The Durand line has been a major irritant between Islamabad and Kabul ever since the founding of Pakistan in 1947 following the partition of British India, and there is little prospect for a resolution of the matter anytime soon. The looming American withdrawal from Afghanistan is likely to exacerbate these tensions.

Two recent incidents highlight the tricky and tangled geopolitics of the Durand Line. Last week saw Afghan and Pakistani border troops engaging in cross-border clashes resulting in casualties on both sides, with each accusing the other of committing aggression. The fighting took place after Afghan forces and local tribal leaders attempted to prevent Pakistani forces from setting up a military outpost along the border.

Another incident relates to Pakistan’s decision to strip the citizenship of Maulana Hafiz Hamdullah, a Pakistani politician, on the grounds that he forged his citizenship documents and is a “confirmed Afghan”.
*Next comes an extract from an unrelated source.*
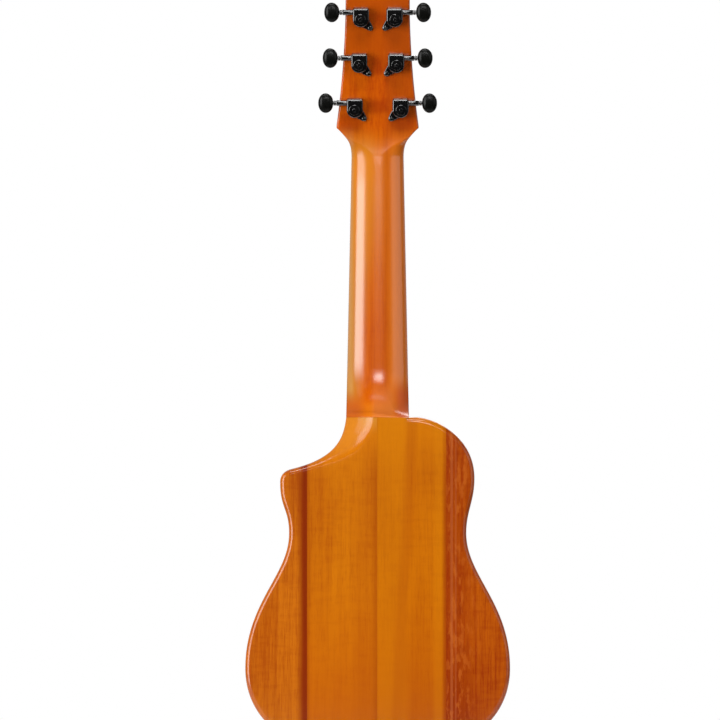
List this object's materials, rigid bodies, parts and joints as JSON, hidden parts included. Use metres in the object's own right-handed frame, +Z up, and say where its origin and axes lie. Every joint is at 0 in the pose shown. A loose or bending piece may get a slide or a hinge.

Periodic tensions between Pakistani and Afghan security personnel along the disputed border are not uncommon. In the past couple of years, clashes have often erupted when Afghan troops allegedly opened fire on Pakistani soldiers trying to erect a security fence on the disputed border. These frequent clashes have led to the deterioration of bilateral ties. Sometimes, they lead to a situation in which the countries find themselves unable to back down without external mediation.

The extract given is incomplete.